REQUEST: Quote every line from the top of the listing down to and including the line that contains "# two axles.".
□ □ □ □ □ □ □
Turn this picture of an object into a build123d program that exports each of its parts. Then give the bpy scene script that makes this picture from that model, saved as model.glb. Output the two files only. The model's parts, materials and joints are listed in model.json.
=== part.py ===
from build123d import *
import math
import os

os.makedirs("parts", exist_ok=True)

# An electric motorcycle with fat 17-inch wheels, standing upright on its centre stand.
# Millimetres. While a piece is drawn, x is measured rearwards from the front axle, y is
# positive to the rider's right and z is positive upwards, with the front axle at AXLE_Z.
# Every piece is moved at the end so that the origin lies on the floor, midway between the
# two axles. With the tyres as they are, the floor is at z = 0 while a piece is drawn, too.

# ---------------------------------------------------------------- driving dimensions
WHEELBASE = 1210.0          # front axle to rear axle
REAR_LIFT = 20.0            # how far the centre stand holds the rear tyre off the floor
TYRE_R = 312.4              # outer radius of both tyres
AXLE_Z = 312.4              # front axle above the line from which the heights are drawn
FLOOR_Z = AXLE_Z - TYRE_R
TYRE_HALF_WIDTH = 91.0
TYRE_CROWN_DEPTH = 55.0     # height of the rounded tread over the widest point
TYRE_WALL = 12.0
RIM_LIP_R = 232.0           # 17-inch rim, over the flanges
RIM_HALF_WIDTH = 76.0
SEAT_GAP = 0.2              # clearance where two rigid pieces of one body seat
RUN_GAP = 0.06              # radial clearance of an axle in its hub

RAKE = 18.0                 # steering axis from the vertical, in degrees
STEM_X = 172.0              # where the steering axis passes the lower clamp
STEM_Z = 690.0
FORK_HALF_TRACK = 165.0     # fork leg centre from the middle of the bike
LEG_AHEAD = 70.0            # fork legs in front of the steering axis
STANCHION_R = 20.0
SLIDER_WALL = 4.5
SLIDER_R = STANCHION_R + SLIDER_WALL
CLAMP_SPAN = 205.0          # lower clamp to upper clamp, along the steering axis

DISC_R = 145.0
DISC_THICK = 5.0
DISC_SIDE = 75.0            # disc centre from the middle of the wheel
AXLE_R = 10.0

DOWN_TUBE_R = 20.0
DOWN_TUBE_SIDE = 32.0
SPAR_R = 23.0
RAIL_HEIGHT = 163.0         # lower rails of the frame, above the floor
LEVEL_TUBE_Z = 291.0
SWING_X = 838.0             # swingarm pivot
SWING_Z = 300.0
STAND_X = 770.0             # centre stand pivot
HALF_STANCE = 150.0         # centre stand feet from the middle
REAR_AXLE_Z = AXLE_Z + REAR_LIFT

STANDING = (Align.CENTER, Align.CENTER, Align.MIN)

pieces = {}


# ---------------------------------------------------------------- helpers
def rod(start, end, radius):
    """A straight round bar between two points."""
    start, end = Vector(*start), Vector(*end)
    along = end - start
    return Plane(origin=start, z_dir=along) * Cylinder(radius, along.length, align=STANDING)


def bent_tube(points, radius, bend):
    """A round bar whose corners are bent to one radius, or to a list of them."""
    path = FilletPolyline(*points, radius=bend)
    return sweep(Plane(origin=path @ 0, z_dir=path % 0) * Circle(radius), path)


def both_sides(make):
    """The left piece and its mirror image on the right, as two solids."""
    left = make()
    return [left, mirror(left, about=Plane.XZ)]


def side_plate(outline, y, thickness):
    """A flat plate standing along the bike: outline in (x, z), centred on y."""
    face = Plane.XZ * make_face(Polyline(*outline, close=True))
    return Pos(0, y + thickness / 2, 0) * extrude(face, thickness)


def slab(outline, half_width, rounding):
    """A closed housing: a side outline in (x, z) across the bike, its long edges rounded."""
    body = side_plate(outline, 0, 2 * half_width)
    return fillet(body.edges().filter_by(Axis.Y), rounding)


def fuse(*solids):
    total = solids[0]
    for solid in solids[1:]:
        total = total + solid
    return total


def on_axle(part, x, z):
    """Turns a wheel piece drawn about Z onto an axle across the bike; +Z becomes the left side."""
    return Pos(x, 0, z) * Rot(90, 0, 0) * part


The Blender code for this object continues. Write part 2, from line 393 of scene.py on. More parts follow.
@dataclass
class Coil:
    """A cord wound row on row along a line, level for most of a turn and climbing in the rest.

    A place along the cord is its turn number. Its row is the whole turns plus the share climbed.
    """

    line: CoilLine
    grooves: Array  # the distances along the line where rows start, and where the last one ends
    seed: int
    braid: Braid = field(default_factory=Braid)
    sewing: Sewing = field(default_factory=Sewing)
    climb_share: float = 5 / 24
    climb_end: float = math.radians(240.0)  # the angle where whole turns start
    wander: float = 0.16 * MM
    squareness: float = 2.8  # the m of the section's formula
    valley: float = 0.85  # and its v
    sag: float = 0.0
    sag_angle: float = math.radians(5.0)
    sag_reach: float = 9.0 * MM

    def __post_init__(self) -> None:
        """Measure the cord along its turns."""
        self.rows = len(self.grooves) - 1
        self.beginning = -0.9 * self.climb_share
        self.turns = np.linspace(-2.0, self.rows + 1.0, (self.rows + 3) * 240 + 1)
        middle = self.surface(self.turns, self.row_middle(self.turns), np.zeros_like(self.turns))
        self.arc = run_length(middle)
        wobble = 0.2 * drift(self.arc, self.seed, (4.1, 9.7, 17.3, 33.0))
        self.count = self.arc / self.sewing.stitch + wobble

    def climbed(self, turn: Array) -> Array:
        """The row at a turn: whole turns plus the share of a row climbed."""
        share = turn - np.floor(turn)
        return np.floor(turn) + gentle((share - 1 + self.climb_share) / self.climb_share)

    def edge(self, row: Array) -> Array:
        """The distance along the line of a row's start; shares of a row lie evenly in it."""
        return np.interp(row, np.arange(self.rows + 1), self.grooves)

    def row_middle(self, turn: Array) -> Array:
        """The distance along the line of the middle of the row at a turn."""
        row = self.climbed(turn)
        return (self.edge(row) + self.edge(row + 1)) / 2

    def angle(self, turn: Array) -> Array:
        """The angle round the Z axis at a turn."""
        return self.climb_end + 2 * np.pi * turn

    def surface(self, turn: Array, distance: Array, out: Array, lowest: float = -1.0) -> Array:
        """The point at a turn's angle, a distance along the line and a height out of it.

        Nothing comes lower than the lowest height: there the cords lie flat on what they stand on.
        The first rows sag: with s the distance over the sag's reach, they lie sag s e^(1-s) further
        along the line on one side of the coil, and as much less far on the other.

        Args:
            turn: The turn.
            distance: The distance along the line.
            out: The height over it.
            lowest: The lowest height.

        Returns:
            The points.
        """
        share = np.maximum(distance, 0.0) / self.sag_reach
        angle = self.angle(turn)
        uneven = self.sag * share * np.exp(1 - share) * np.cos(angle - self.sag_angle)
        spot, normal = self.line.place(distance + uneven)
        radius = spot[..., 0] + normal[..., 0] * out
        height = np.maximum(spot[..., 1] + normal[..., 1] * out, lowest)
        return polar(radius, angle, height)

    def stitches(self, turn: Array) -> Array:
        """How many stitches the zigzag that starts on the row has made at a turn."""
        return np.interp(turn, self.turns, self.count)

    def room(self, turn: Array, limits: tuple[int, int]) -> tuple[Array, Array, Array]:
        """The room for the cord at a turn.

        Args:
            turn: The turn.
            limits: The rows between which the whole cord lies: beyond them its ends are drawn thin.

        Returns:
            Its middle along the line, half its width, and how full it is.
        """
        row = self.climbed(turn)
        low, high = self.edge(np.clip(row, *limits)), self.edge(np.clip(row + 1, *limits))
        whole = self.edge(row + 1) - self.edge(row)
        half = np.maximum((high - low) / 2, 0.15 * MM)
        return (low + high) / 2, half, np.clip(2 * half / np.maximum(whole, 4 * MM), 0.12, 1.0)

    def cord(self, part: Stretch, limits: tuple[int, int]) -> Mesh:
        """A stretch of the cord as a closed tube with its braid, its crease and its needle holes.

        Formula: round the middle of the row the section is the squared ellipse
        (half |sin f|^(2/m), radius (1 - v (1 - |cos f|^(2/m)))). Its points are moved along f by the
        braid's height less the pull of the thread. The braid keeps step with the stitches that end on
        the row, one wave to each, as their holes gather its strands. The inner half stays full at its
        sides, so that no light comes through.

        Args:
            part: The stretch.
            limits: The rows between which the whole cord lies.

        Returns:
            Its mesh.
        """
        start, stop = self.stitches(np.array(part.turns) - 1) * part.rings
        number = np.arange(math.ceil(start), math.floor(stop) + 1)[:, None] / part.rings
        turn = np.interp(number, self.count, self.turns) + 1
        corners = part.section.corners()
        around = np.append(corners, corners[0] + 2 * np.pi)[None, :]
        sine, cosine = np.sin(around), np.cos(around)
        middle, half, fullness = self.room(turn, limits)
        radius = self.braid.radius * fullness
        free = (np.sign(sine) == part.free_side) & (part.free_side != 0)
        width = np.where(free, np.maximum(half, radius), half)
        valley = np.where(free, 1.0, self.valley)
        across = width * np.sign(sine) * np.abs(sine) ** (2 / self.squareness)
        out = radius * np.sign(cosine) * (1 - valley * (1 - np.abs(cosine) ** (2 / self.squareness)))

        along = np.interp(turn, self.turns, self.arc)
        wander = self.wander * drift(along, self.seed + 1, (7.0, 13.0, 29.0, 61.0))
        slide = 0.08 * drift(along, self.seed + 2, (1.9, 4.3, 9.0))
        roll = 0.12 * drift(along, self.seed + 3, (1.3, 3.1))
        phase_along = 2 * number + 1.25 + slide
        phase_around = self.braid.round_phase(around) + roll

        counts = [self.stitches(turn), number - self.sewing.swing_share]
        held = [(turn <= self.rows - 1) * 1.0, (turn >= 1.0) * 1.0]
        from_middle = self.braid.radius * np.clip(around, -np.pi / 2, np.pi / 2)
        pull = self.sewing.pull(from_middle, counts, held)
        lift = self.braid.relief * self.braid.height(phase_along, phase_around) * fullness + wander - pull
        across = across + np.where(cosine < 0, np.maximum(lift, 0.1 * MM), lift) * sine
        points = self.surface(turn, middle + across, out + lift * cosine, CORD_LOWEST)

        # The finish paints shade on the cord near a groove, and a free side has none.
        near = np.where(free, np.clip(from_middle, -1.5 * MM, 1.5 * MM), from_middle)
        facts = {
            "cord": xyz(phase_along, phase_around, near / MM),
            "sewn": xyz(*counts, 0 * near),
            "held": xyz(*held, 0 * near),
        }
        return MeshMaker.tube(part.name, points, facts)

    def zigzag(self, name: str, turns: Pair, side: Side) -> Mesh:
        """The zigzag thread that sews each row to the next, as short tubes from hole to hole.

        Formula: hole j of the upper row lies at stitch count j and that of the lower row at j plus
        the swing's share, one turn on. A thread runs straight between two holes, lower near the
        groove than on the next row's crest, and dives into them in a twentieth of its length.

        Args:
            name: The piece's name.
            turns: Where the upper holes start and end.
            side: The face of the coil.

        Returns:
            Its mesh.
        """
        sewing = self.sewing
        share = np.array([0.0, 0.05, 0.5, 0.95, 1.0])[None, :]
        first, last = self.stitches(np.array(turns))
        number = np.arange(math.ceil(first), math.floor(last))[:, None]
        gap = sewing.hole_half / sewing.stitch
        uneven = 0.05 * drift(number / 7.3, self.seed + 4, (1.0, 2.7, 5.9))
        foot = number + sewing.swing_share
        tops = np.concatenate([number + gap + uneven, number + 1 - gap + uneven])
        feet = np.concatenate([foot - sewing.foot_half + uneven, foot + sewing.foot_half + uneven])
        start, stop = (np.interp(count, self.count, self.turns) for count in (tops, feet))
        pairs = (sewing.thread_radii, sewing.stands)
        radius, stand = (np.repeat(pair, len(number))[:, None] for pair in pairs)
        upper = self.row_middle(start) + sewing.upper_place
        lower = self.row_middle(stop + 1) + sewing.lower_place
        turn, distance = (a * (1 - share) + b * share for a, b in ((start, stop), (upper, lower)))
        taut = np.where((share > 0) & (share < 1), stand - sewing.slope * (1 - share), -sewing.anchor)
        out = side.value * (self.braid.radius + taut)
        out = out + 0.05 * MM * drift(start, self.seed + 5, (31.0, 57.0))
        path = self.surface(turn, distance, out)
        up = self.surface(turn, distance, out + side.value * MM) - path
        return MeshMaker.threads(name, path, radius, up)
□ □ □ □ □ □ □
RESPONSE TO THE EXERCISE:
Turn this picture of an object into a build123d program that exports each of its parts. Then give the bpy scene script that makes this picture from that model, saved as model.glb. Output the two files only. The model's parts, materials and joints are listed in model.json.
=== part.py ===
from build123d import *
import math
import os

os.makedirs("parts", exist_ok=True)

# An electric motorcycle with fat 17-inch wheels, standing upright on its centre stand.
# Millimetres. While a piece is drawn, x is measured rearwards from the front axle, y is
# positive to the rider's right and z is positive upwards, with the front axle at AXLE_Z.
# Every piece is moved at the end so that the origin lies on the floor, midway between the
# two axles. With the tyres as they are, the floor is at z = 0 while a piece is drawn, too.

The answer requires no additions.